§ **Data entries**
================================

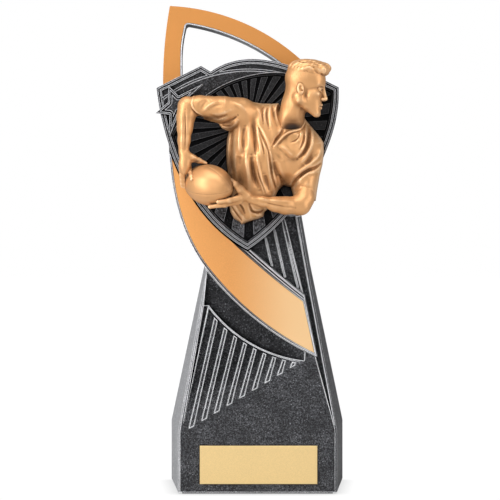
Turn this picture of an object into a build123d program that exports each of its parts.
from build123d import *
import math
import os

# Rugby player award: a cold-cast resin trophy with a tapered tower, an arched band that turns
# into a ribbon across the tower, a shield with a sunburst, and a half-length player in relief.
# Origin: centre of the base's underside.  +X right, -Y towards the viewer, +Z up.  Millimetres.

# ---- driving dimensions -------------------------------------------------------------------
overall_height = 240.0
base_width = 78.0
base_depth = 50.0
base_height = 31.0
base_rake = 6.4            # degrees that each side flares towards the back
column_slope = 0.1775      # how fast each side of the column draws in, per mm of height
column_thickness = 18.0    # front to back, above the sloping back
back_slope_top = 112.0     # height where the sloping back ends
spine_top = 185.0          # height where the column's spine ends behind the leaf
edge_chamfer = 0.9

band_thickness = 12.0
band_gap = 0.3             # clearance between the band and its seat in the tower
arch_rim = 0.5             # silver rim that is left round the arch's opening
rim_depth = 0.8            # how deep the gold facings are let in
ribbon_rise = 2.2          # the ribbon stands this proud of the tower's front
ribbon_crown = 1.6         # extra height in the middle of the ribbon's facing
ribbon_crown_radius = 300.0
facing_gap = 0.2
facing_trim = 1.0          # extra height that the bowed face is cut down from

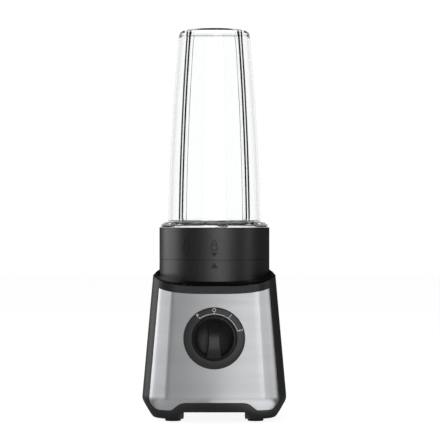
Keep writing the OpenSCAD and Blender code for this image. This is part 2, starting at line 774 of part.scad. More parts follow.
module motor_shaft() {
    color([0.8, 0.8, 0.82]) translate([0, 0, shaft_bottom])
        cylinder(r = shaft_r, h = shaft_top - shaft_bottom);
}
slots = 12;
module armature_core() {
    color([0.4, 0.4, 0.42]) translate([0, 0, stator_z]) difference() {
        cylinder(r = armature_r, h = stator_h);
        translate([0, 0, -1]) cylinder(r = shaft_r + 0.01, h = stator_h + 2);
        for (i = [0:slots - 1]) rotate([0, 0, i * 360 / slots])
            translate([armature_r - 4, -0.8, -1]) cube([5, 1.6, stator_h + 2]);
    }
}
winding_h = 7;
module armature_winding() {
    color([0.75, 0.4, 0.2]) for (z = [stator_z - winding_h - 0.02, stator_z + stator_h + 0.02])
        translate([0, 0, z]) rotate_extrude()
            polygon([[shaft_r + 0.02, 0], [armature_r - 5, 0], [armature_r - 2.4, winding_h * 0.3],
                     [armature_r - 2.4, winding_h * 0.7], [armature_r - 5, winding_h],
                     [shaft_r + 0.02, winding_h]]);
}
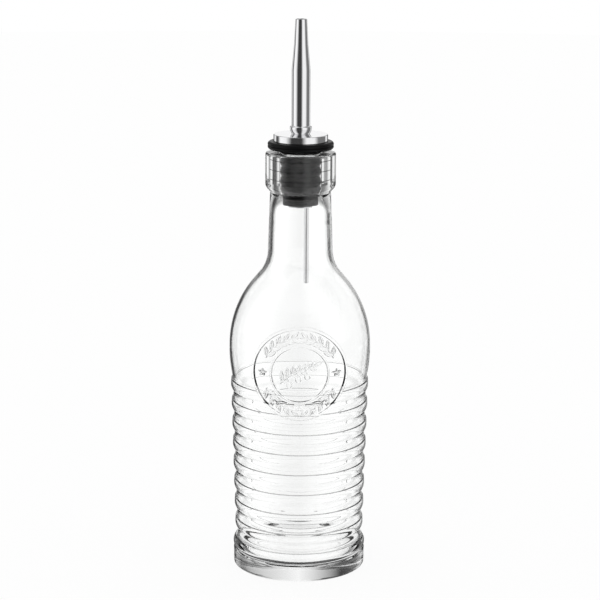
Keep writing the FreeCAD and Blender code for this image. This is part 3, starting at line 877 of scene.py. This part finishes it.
def make_studio_light():
    """Surroundings that are white to the camera and have lights and flags for other rays.

    The brightness depends on the direction and on the way a ray came: mirrored, through
    one wall of the glass or through two. It is fixed in the room, so the glass gets
    darker where a view looks through it at a flag.
    """
    world = bpy.data.worlds.new("studio")
    bpy.context.scene.world = world
    world.use_nodes = True
    tree = world.node_tree
    direction = add_node(tree, "ShaderNodeTexCoord").outputs["Generated"]
    parts = add_node(tree, "ShaderNodeSeparateXYZ")
    tree.links.new(direction, parts.inputs[0])
    x, y, z = parts.outputs
    turn = math_node(tree, "ARCTAN2", x, math_node(tree, "MULTIPLY", y, -1))
    azimuth = math_node(tree, "ADD", math_node(tree, "DIVIDE", turn, 2 * math.pi), 0.5)
    # Strip lights and flags with soft edges, as stops of angle and brightness.
    gloss = azimuth_ramp(tree, azimuth, [
        (-180, 1.0), (-170, 0.9), (-165, 0.1), (-150, 0.1), (-145, 0.9), (-130, 0.9), (-125, 0.1),
        (-110, 0.1), (-95, 1.1), (-65, 1.0), (-40, 0.05), (5, 0.05), (25, 1.0), (60, 1.0), (80, 0.2),
        (125, 0.2), (130, 0.9), (145, 0.9), (150, 0.1), (165, 0.1), (170, 0.9), (180, 1.0),
    ])
    high = azimuth_ramp(tree, azimuth, [
        (-180, 1.0), (-175, 1.0), (-165, 0.05), (-135, 0.05), (-120, 1.0), (-110, 0.4), (-60, 0.4),
        (-20, 1.0), (20, 1.0), (60, 0.1), (110, 0.1), (115, 1.0), (120, 1.0), (130, 0.35),
        (150, 0.35), (170, 1.0), (180, 1.0),
    ])
    edge = azimuth_ramp(tree, azimuth, [
        (-180, 1.0), (-175, 1.0), (-165, 0.05), (-135, 0.05), (-125, 0.5), (-110, 0.1), (-60, 0.2),
        (-20, 1.0), (20, 1.0), (60, 0.1), (150, 0.1), (170, 1.0), (180, 1.0),
    ])
    base = azimuth_ramp(tree, azimuth, [
        (-180, 1.0), (-150, 0.05), (-120, 0.15), (-100, 1.0), (80, 1.0), (100, 0.1), (130, 0.25),
        (180, 1.0),
    ])
    clear = azimuth_ramp(tree, azimuth, [
        (-180, 1.0), (-170, 1.25), (-160, 1.0), (-155, 0.05), (-145, 0.05), (-140, 1.0), (-45, 1.0),
        (-30, 0.3), (15, 0.3), (45, 1.0), (140, 1.0), (145, 0.05), (155, 0.05), (160, 1.0),
        (170, 1.25), (180, 1.0),
    ])
    path = add_node(tree, "ShaderNodeLightPath")
    crossings = path.outputs["Transmission Depth"]
    mirrored = math_node(tree, "GREATER_THAN", path.outputs["Glossy Depth"], 0.5)
    through_any = math_node(tree, "GREATER_THAN", crossings, 0.5)
    through_both = math_node(tree, "GREATER_THAN", crossings, 3.5)
    wall_only = math_node(tree, "SUBTRACT", through_any, through_both)
    level = math_node(tree, "LESS_THAN", offset(tree, z, RING_RAYS[0]), RING_RAYS[1])
    sloping = math_node(tree, "GREATER_THAN", offset(tree, z, WALL_RAYS[0]), WALL_RAYS[1])
    wall = choose(tree, level, edge, high)
    wall = choose(tree, sloping, wall, base)
    wall = choose(tree, fade(tree, z, -0.7, -0.6, 0.0), wall, STEEP_DARK)
    clear = choose(tree, fade(tree, z, -0.46, -0.4, 0.0), clear, WHITE)
    colour = choose(tree, mirrored, WHITE, gloss)
    colour = choose(tree, through_both, colour, clear)
    colour = choose(tree, wall_only, colour, wall)
    low_sky = fade(tree, z, 0.06, 0.22, 0.3)
    high_sky = math_node(tree, "SUBTRACT", 1, fade(tree, z, 0.26, 0.34, 0.0))
    tilt = math_node(tree, "MAXIMUM", low_sky, high_sky)
    dim = add_node(tree, "ShaderNodeMix", data_type="FLOAT")
    dim.inputs[2].default_value = 1.0
    tree.links.new(through_both, dim.inputs[0])
    tree.links.new(tilt, dim.inputs[3])
    background = tree.nodes["Background"]
    tree.links.new(colour, background.inputs["Color"])
    tree.links.new(dim.outputs[0], background.inputs["Strength"])


def make_floor():
    """A plain pale floor that the camera sees, with only a breath of shadow."""
    radius = 2.5
    bpy.ops.mesh.primitive_circle_add(vertices=128, radius=radius, fill_type="NGON")
    floor = bpy.context.object
    floor.name = "floor"
    material, tree, shader = new_material(
        "pale_floor", Base_Color=(0.9, 0.9, 0.9, 1), Roughness=0.9
    )
    glow = add_node(tree, "ShaderNodeEmission", Strength=1.0)
    mix = add_node(tree, "ShaderNodeMixShader")
    mix.inputs["Fac"].default_value = 0.08
    tree.links.new(glow.outputs[0], mix.inputs[1])
    tree.links.new(shader.outputs[0], mix.inputs[2])
    tree.links.new(mix.outputs[0], tree.nodes["Material Output"].inputs["Surface"])
    floor.data.materials.append(material)
    floor.visible_transmission = False
    floor.visible_glossy = False


def make_camera():
    """Level with the pourer and a little above the bottle, looking slightly down."""
    data = bpy.data.cameras.new("camera")
    data.lens = 123
    camera = bpy.data.objects.new("camera", data)
    bpy.context.scene.collection.objects.link(camera)
    camera.location = (0, -0.9059, 0.3349)
    camera.rotation_euler = (math.radians(90 - 13.1), 0, 0)
    camera.rotation_euler.rotate_axis("Z", math.radians(0.27))
    bpy.context.scene.camera = camera


# ---------------------------------------------------------------- assembly
def fit(piece, material, body, node):
    """Gives a piece its finish and its place in the frame."""
    piece.data.materials.append(material)
    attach(piece, body)
    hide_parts(node)


collar_steel = steel_material("collar_steel", (0.86, 0.86, 0.87), 0.09, 0.000006)
spout_steel = steel_material("spout_steel", (0.88, 0.88, 0.89), 0.07, 0.000003)
tube_steel = steel_material("tube_steel", (0.78, 0.78, 0.79), 0.16, 0.000003)
fit(make_glass(), glass_material(), "bottle", "glass_bottle")
fit(make_stopper(), rubber_material(), "stopper", "rubber_stopper")
fit(make_collar(), collar_steel, "pourer", "collar_cap")
fit(make_stem(), tube_steel, "pourer", "stem_tube")
fit(make_spout(), spout_steel, "pourer", "pour_spout")
fit(make_air_tube(), tube_steel, "pourer", "air_tube")

make_studio_light()
make_floor()
make_camera()
bpy.context.scene.view_settings.view_transform = "Standard"
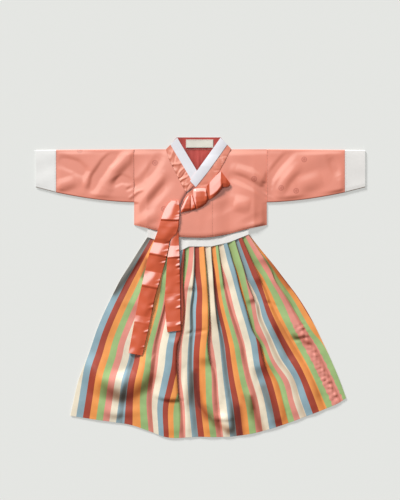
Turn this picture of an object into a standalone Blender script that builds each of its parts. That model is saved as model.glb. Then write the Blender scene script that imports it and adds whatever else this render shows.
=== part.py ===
"""A small child's hanbok laid flat: a wrap jacket (jeogori) with a tied bow over a pleated skirt (chima).

Lengths are metres. Looking down on the garment, +X is to the right and +Y is towards
the neck. +Z is up, off the surface that it lies on. The origin is the middle of the
outline, on that surface.
"""

import math

import bmesh
import bpy

# Driving sizes
SPAN = 0.750  # cuff end to cuff end
LENGTH = 0.683  # top of the neck to the lowest point of the skirt's hem
CLOTH = 0.0012  # wall of one layer of lined satin
SEAM = 0.0003  # gap between one piece and the next
LAYER = CLOTH + SEAM  # what each layer adds to the height of a pile
TAPE = 0.0010  # wall of the white neckband and of the lining
PUFF = 0.0013  # air that the jacket's fronts hold over the layer below

# Outline of the jacket
TOP_Y = LENGTH / 2
SHOULDER_Y = TOP_Y - 0.027
BODY_HALF = 0.151
UNDERARM_Y = SHOULDER_Y - 0.121
CUFF_WIDTH = 0.046
SLEEVE_END_X = SPAN / 2 - CUFF_WIDTH
GUSSET_X = 0.026  # seam between the overlapping front and its gusset
OVERLAP_X = 0.033  # hidden edge of the front that lies underneath
WRAP_X = -0.049  # free edge of the front that lies on top, under the ties
BACK_HEM_RISE = 0.004  # the back is cut this much shorter than the fronts

# The jacket's hem, left side to right side
JACKET_HEM = (
    (-0.151, 0.1420), (-0.100, 0.1295), (-0.050, 0.1158), (-0.015, 0.1135),
    (0.020, 0.1142), (0.060, 0.1208), (0.105, 0.1325), (0.151, 0.1420),
)

# Seams where the collar bands meet the fronts, from the shoulder down
INNER_COLLAR_SEAM = (
    (-0.0787, 0.3145), (-0.0732, 0.2945), (-0.0632, 0.2735), (-0.0540, 0.2548),
    (-0.0430, 0.2335), (-0.0300, 0.2100), (0.0000, 0.1840), (0.0330, 0.1700),
)
OUTER_COLLAR_SEAM = (
    (0.0705, 0.3145), (0.0555, 0.2860), (0.0404, 0.2573), (0.0260, 0.2300),
    (0.0125, 0.2046), (-0.0080, 0.1807), (-0.0290, 0.1675), (-0.0490, 0.1620),
)
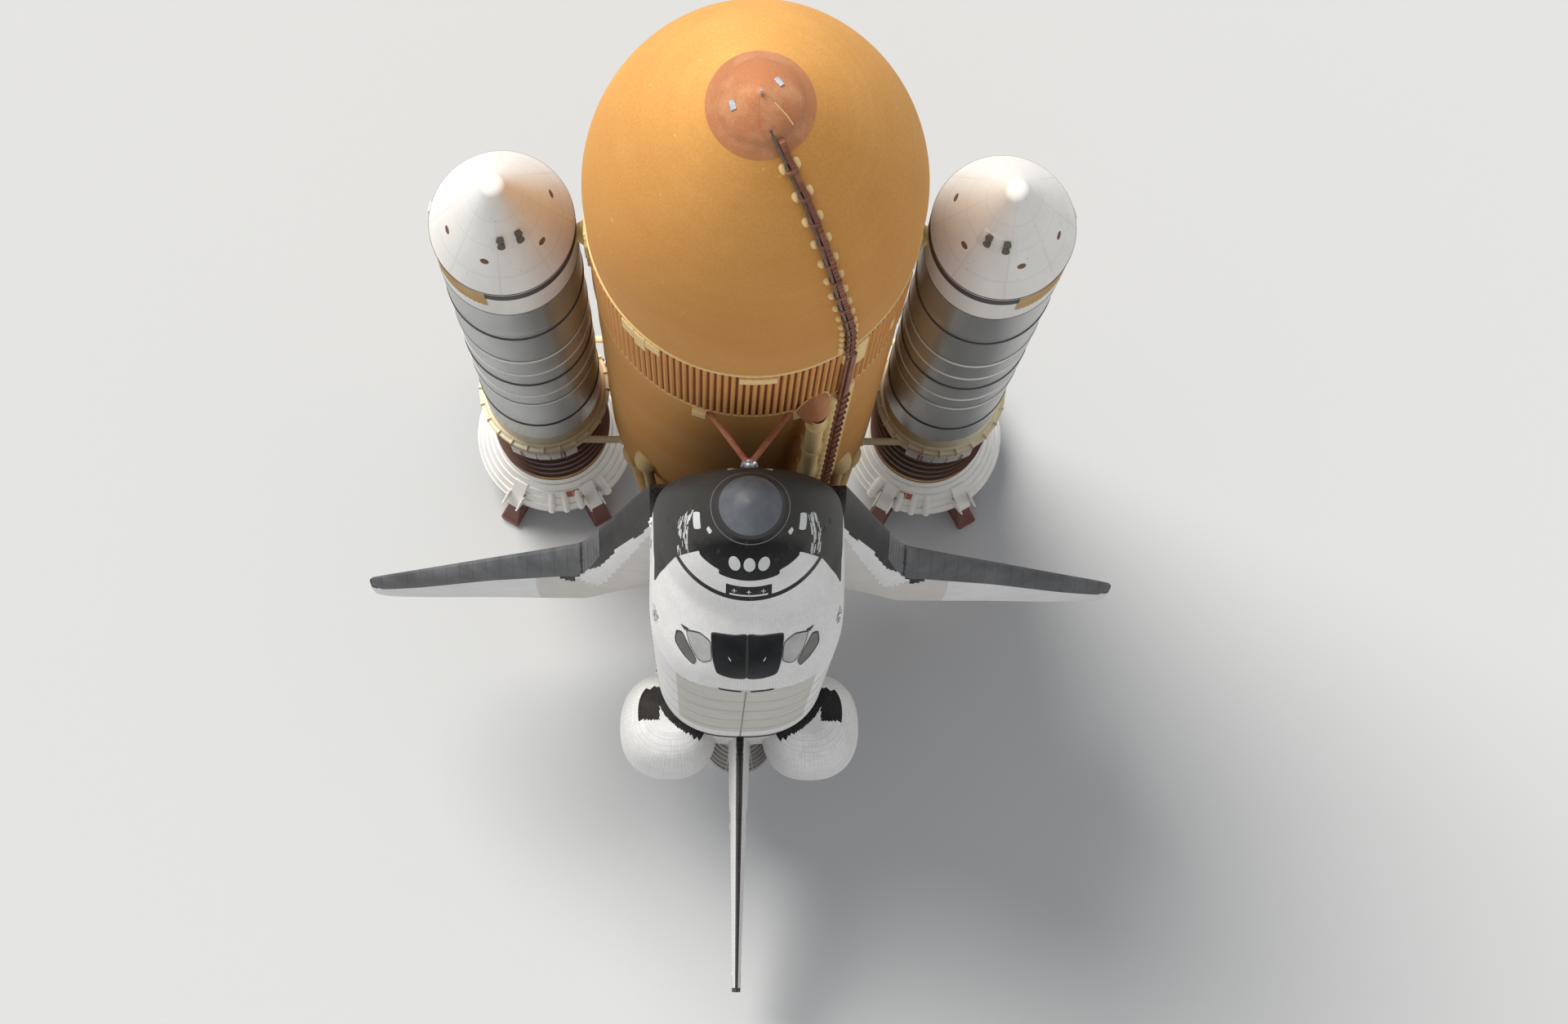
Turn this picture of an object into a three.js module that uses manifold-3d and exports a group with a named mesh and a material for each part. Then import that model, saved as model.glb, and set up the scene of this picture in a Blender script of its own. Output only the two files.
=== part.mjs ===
// A space shuttle as it stands before launch: a winged orbiter on the side of a foam covered tank,
// with a solid fuel booster on each flank, each booster standing on four cast hold-down posts.
// Sizes are real inches at the vehicle's own station numbers, which run aft from ahead of the nose.
// The last group turns the vehicle nose up and scales it to a half-size model in millimetres.
import * as THREE from "three";
import { mergeVertices } from "three/addons/utils/BufferGeometryUtils.js";
import Module from "manifold-3d";

const wasm = await Module();
wasm.setup();

// The model and its frame
const MM_PER_INCH = 25.4;
const MODEL_SCALE = 0.5;
const FLOOR_STATION = 2546; // tank station of the ground under the posts
const TANK_TO_ORIGIN = 293.55; // from the tank's axis to the middle of the whole, towards the orbiter
const SEAT_GAP = 0.03; // between fixed pieces that touch
const MOVE_GAP = 0.45; // beside a moving piece

// The tank
const TANK = { radius: 165.5, noseEnd: 371, ogiveEnd: 744.6, ogiveRadius: 612 };
const INTERTANK = { from: 852.8, to: 1123.2, ribs: 40, ribHeight: 2.6 };
const TANK_SIDES = 40;
const BOOSTER_SIDES = 28;
const HYDROGEN = { to: 2058, domeEnd: 2172 };
const LINES_ANGLE = 31; // degrees of the lines and tray, from the orbiter's side to starboard
const FEEDLINE = { x: 70, y: 167, radius: 9.5 };
const BIPOD = { station: 1131, foot: 46.5, radius: 3.2 };
const AFT_ATTACH = { station: 2058, x: 96.5, strut: 6.5, thrustFrom: 1871 };

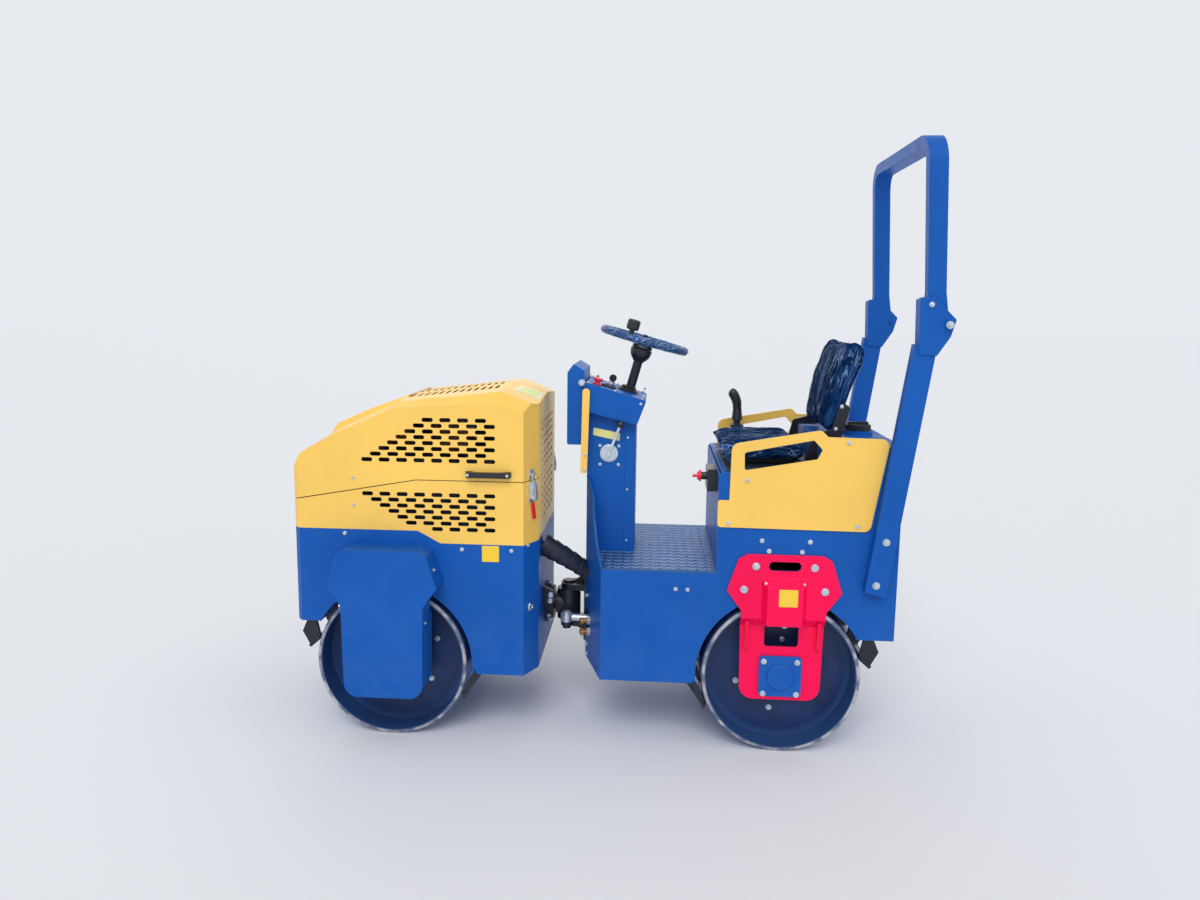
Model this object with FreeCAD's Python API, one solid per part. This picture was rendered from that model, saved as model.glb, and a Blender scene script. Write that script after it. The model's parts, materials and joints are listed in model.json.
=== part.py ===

================================

§ **PROBLEM**
Print exactly the lines from the beginning of the entries through the line with "facing_trim = 1.0". Output nothing more.

§ **COMPLETE RESPONSE**
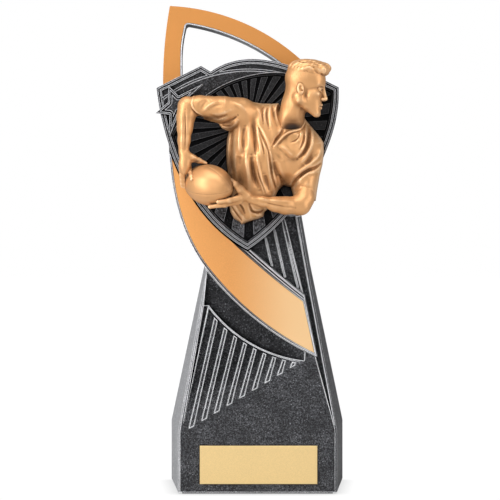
Turn this picture of an object into a build123d program that exports each of its parts.
from build123d import *
import math
import os

# Rugby player award: a cold-cast resin trophy with a tapered tower, an arched band that turns
# into a ribbon across the tower, a shield with a sunburst, and a half-length player in relief.
# Origin: centre of the base's underside.  +X right, -Y towards the viewer, +Z up.  Millimetres.

# ---- driving dimensions -------------------------------------------------------------------
overall_height = 240.0
base_width = 78.0
base_depth = 50.0
base_height = 31.0
base_rake = 6.4            # degrees that each side flares towards the back
column_slope = 0.1775      # how fast each side of the column draws in, per mm of height
column_thickness = 18.0    # front to back, above the sloping back
back_slope_top = 112.0     # height where the sloping back ends
spine_top = 185.0          # height where the column's spine ends behind the leaf
edge_chamfer = 0.9

band_thickness = 12.0
band_gap = 0.3             # clearance between the band and its seat in the tower
arch_rim = 0.5             # silver rim that is left round the arch's opening
rim_depth = 0.8            # how deep the gold facings are let in
ribbon_rise = 2.2          # the ribbon stands this proud of the tower's front
ribbon_crown = 1.6         # extra height in the middle of the ribbon's facing
ribbon_crown_radius = 300.0
facing_gap = 0.2
facing_trim = 1.0          # extra height that the bowed face is cut down from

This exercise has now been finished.